Drainage to waste, through traps. will have to be arranged under each shower to ensure a rapid’; removal of used water.

The fitting up of sufficient eye irrigators to allow of every man having immediate access to one upon his entry into the wash-room should also be noted as a matter of primary importance, and it has been already found, when making this pro­vision, that individual cubicles constructed of impervious material, each fitted up with overhead shower, central floor drain, eye irrigator, bleach ointment container, soap and nail brush holder,, assures every man facilities to carry out his personal decontamination thoroughly and in the, order of priority dictated by the degree and region of his contacts or suspicions.

When reference is made to the official publica­tions on the subject of decontamination of personnel or clothing, it will be soon realised that, apart from the broadest principles of the pro­cesses, no guidance at all can be found regarding engineering practice to be adopted, and one has to presume that the compilers had sufficient con­fidence in the skill – and imagination of the engineering profession to leave the details to them.

Thus such essential details as the sizes and design of mustard gas boilers, controlled vents for dangerous vapours from these boilers, effective traps,’ gastight drains and manholes, controlling contaminated water to the sewers, are all left to the ingenuity of the responsible engineer, whose imagination will require to be elastic enough to enable a working solution to these problems to be evolved.
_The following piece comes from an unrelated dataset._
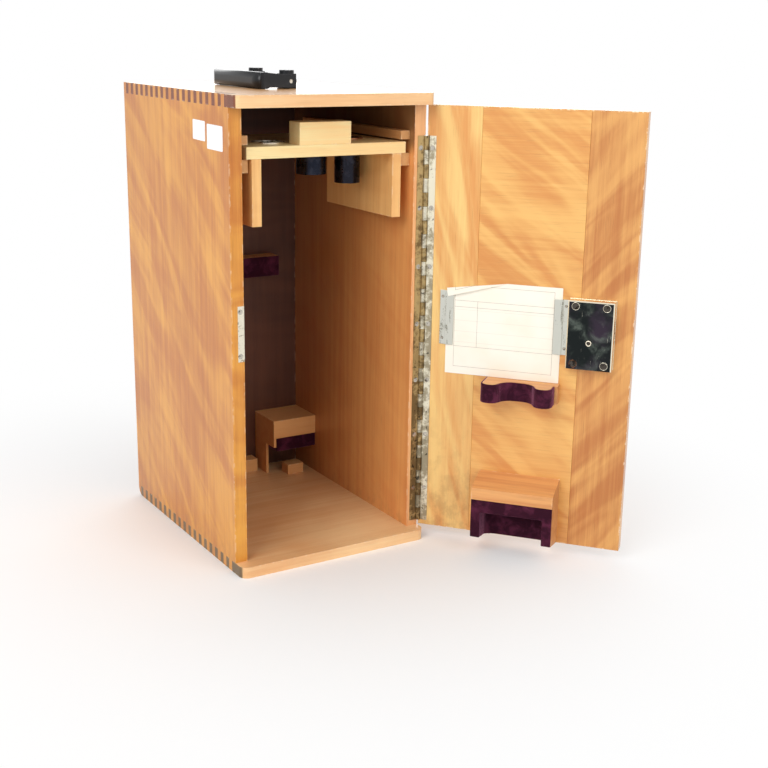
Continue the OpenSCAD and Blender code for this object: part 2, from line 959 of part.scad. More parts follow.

Apart from mustard and lewisite decontamina­tion processes, no other serious engineering problems arise in the adaptation and conversion of public bath buildings to poison gas decontamina­tion centres or A.R.P. service depots, therefore my final submission is that the baths engineering profession concentrate on the problems connected with these two gases as far as they themselves are connected with them and, by a general pooling of ideas, endeavour to arrive at a satisfactory, practical working solution, with the thought ever before their minds : “There is an urgent need for such a solution and such a pitiful few searching for it.”